» **What is needed**
Would you output the whole listing below, exactly as it reads?

» **Source material**
• • • • •

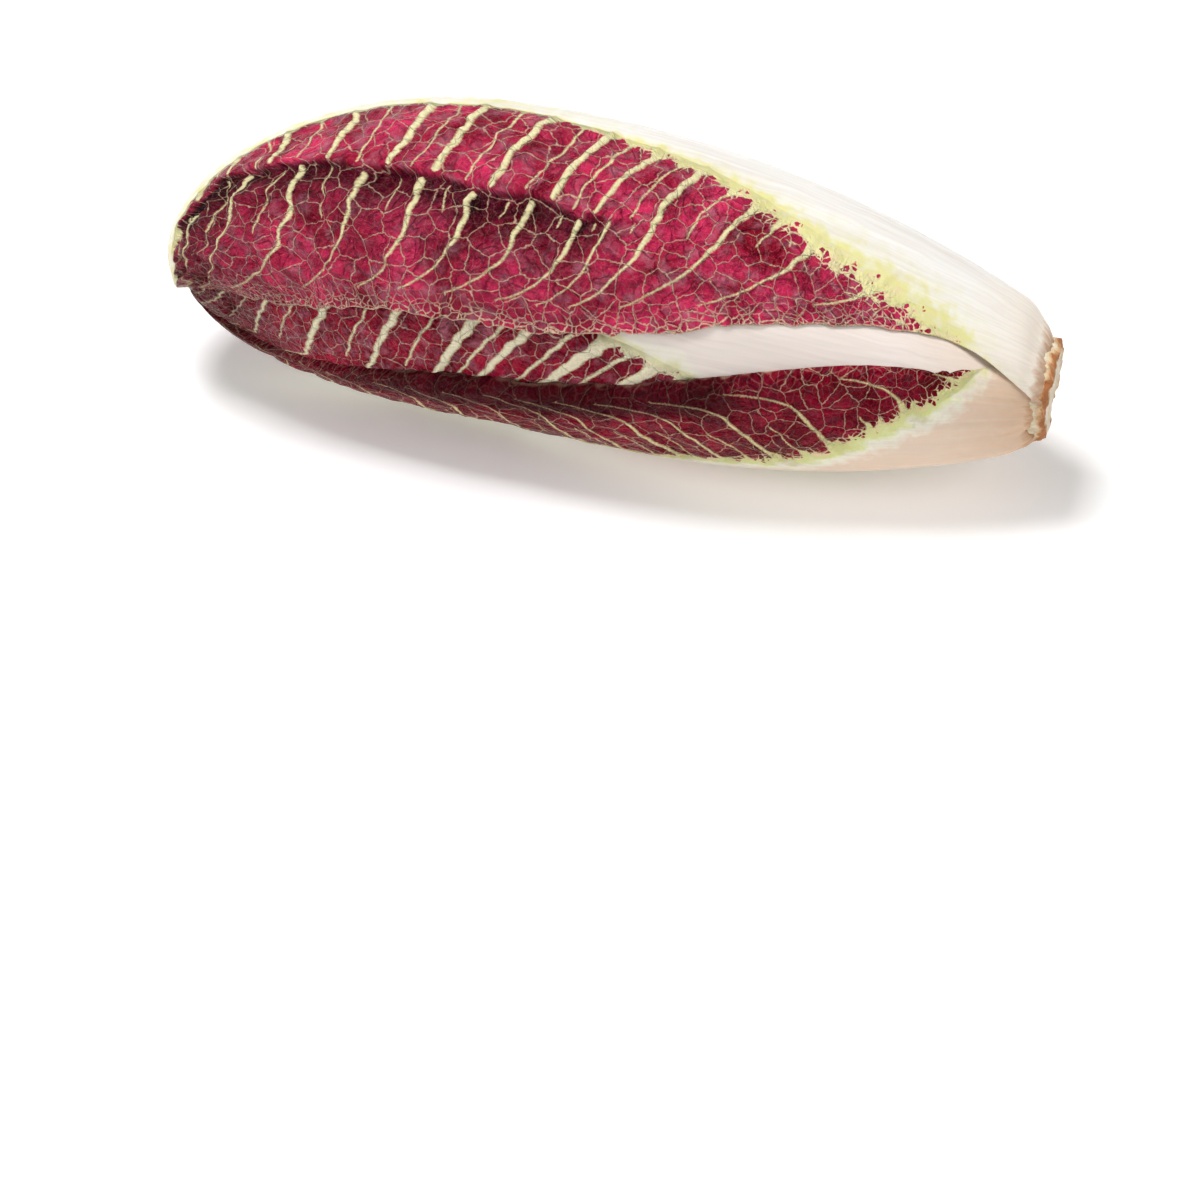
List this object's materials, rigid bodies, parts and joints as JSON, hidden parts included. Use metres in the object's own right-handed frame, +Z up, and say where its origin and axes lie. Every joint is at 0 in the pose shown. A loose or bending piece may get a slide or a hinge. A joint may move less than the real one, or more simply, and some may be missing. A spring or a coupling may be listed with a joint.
{
  "type": "radicchio head",
  "caption": "Whole elongated head of red radicchio, wine-red leaves with ivory ribs wrapped over a short cut stem, lying on its side.",
  "frame": {"origin": "on the table under the middle of the head's box, as it lies on its side", "axes": "+X along the head towards the cut butt, -X towards the leaf tips, +Z up, the side that shows best towards -Y"},
  "size_m": [0.214, 0.0748, 0.075],
  "materials": {
    "outer_leaf": "waxy leaf, wine red with ivory ribs and veins, satin",
    "inner_leaf": "crimson leaf with white ribs, satin",
    "heart_leaf": "young pink leaf, satin",
    "stem": "cut ivory stem, browned at the cut, matt"
  },
  "bodies": {
    "root": {"outer_leaf_top": "outer_leaf", "outer_leaf_underside": "outer_leaf", "outer_leaf_front": "outer_leaf", "outer_leaf_back": "outer_leaf", "inner_leaf_01": "inner_leaf", "inner_leaf_02": "inner_leaf", "inner_leaf_03": "inner_leaf", "inner_leaf_04": "inner_leaf", "inner_leaf_05": "inner_leaf", "inner_leaf_06": "inner_leaf", "inner_leaf_07": "inner_leaf", "inner_leaf_08": "inner_leaf", "inner_leaf_09": "inner_leaf", "inner_leaf_10": "inner_leaf", "inner_leaf_11": "inner_leaf", "inner_leaf_12": "inner_leaf", "inner_leaf_13": "inner_leaf", "heart_leaf_1": "heart_leaf", "heart_leaf_2": "heart_leaf", "heart_leaf_3": "heart_leaf", "stem_core": "stem"}
  },
  "joints": []
}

• • • • •

» **Response to this exercise**
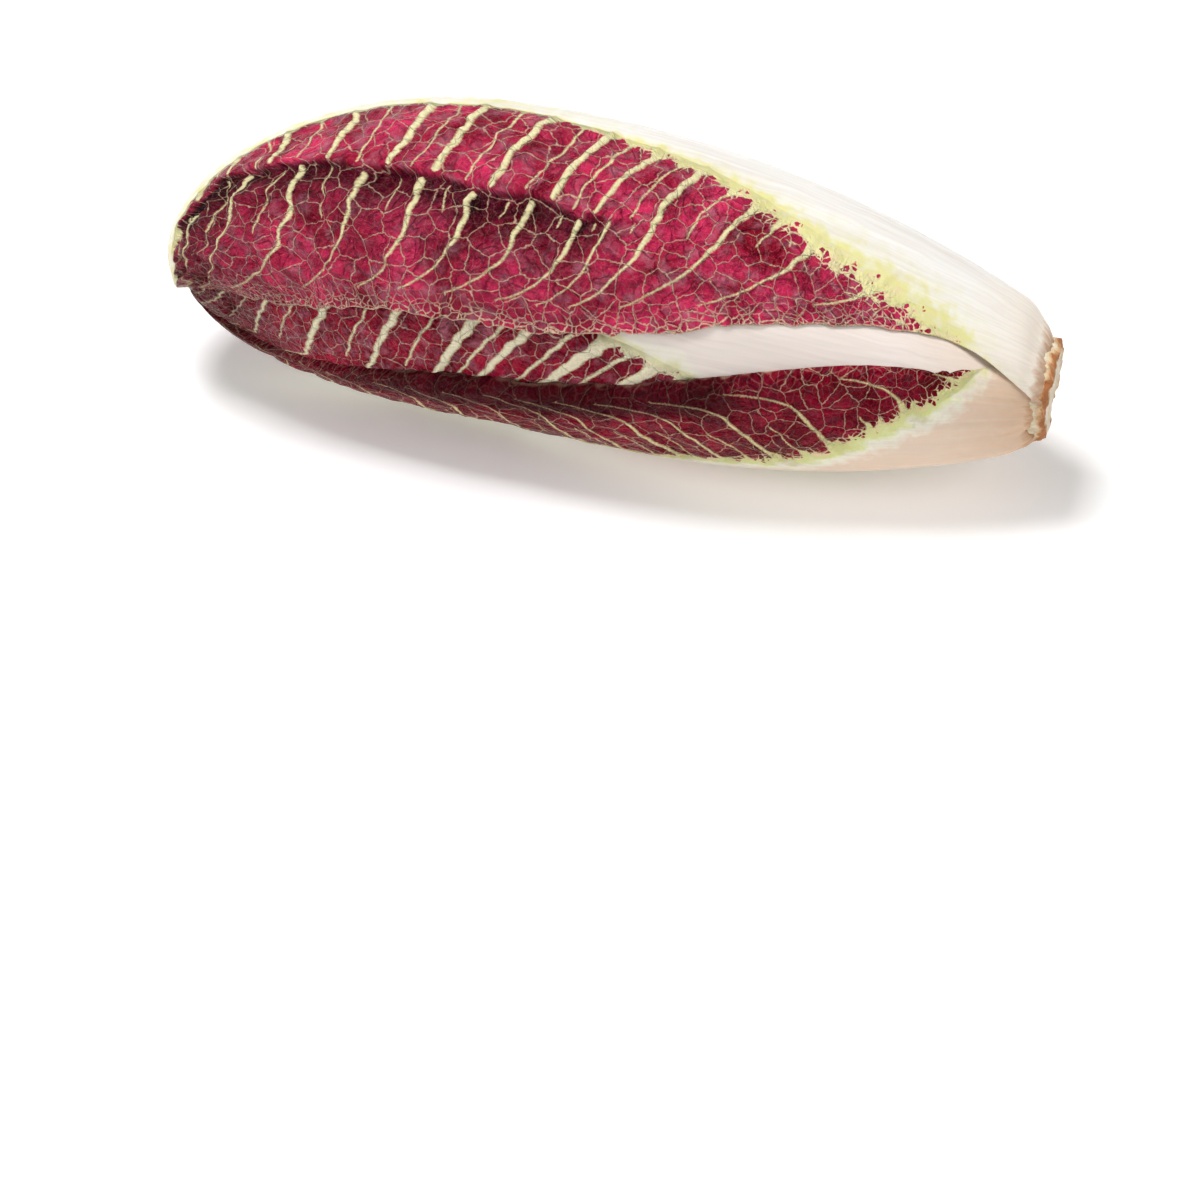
List this object's materials, rigid bodies, parts and joints as JSON, hidden parts included. Use metres in the object's own right-handed frame, +Z up, and say where its origin and axes lie. Every joint is at 0 in the pose shown. A loose or bending piece may get a slide or a hinge. A joint may move less than the real one, or more simply, and some may be missing. A spring or a coupling may be listed with a joint.
{
  "type": "radicchio head",
  "caption": "Whole elongated head of red radicchio, wine-red leaves with ivory ribs wrapped over a short cut stem, lying on its side.",
  "frame": {"origin": "on the table under the middle of the head's box, as it lies on its side", "axes": "+X along the head towards the cut butt, -X towards the leaf tips, +Z up, the side that shows best towards -Y"},
  "size_m": [0.214, 0.0748, 0.075],
  "materials": {
    "outer_leaf": "waxy leaf, wine red with ivory ribs and veins, satin",
    "inner_leaf": "crimson leaf with white ribs, satin",
    "heart_leaf": "young pink leaf, satin",
    "stem": "cut ivory stem, browned at the cut, matt"
  },
  "bodies": {
    "root": {"outer_leaf_top": "outer_leaf", "outer_leaf_underside": "outer_leaf", "outer_leaf_front": "outer_leaf", "outer_leaf_back": "outer_leaf", "inner_leaf_01": "inner_leaf", "inner_leaf_02": "inner_leaf", "inner_leaf_03": "inner_leaf", "inner_leaf_04": "inner_leaf", "inner_leaf_05": "inner_leaf", "inner_leaf_06": "inner_leaf", "inner_leaf_07": "inner_leaf", "inner_leaf_08": "inner_leaf", "inner_leaf_09": "inner_leaf", "inner_leaf_10": "inner_leaf", "inner_leaf_11": "inner_leaf", "inner_leaf_12": "inner_leaf", "inner_leaf_13": "inner_leaf", "heart_leaf_1": "heart_leaf", "heart_leaf_2": "heart_leaf", "heart_leaf_3": "heart_leaf", "stem_core": "stem"}
  },
  "joints": []
}